**Exercise**. Return exactly the lines that run from the beginning through the line containing "a thin wedge.", both included, and no others.

### Data ###

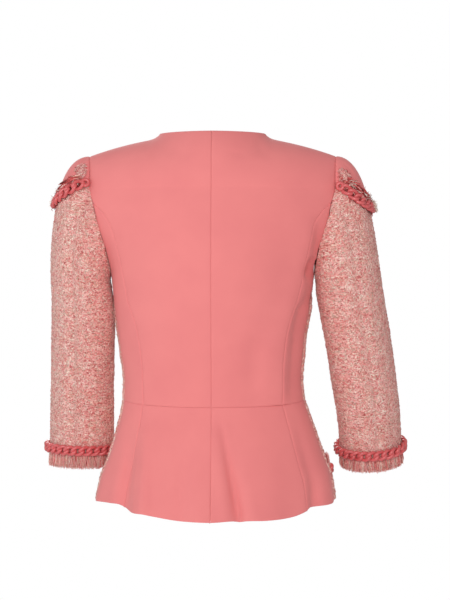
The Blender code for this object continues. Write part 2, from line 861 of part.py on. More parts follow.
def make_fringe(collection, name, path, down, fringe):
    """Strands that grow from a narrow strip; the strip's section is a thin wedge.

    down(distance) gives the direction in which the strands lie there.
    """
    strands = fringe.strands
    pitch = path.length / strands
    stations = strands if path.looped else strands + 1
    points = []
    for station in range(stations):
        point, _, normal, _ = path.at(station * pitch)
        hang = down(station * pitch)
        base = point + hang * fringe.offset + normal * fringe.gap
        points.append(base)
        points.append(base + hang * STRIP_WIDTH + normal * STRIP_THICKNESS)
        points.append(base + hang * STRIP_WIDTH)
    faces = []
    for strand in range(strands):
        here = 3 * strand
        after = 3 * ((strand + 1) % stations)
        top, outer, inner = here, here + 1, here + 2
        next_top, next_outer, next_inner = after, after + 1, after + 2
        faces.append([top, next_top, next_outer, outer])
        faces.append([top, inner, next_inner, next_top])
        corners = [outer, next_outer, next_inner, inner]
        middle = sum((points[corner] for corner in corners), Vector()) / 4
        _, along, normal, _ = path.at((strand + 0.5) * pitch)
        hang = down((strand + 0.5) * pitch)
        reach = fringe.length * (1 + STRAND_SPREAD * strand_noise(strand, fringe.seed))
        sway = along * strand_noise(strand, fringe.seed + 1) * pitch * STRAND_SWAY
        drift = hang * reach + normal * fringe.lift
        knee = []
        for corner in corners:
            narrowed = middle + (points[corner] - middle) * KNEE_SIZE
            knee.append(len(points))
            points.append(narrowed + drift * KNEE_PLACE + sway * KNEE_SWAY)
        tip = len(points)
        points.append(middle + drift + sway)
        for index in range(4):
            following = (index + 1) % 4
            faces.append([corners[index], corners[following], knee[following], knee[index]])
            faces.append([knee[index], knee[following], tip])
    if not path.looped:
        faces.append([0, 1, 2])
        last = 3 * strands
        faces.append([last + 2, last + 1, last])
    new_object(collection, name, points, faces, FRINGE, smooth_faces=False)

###

**Answer in full**.
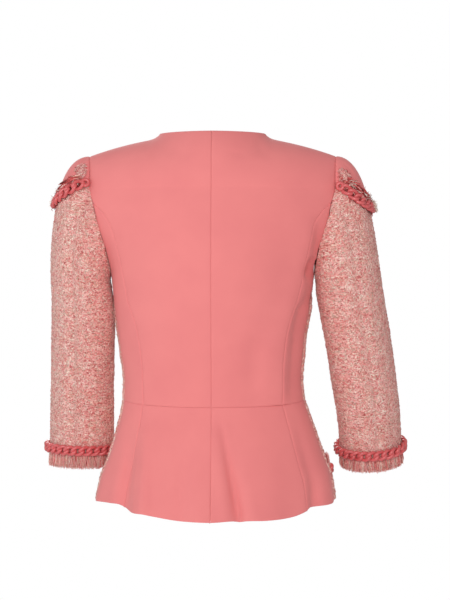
The Blender code for this object continues. Write part 2, from line 861 of part.py on. More parts follow.
def make_fringe(collection, name, path, down, fringe):
    """Strands that grow from a narrow strip; the strip's section is a thin wedge.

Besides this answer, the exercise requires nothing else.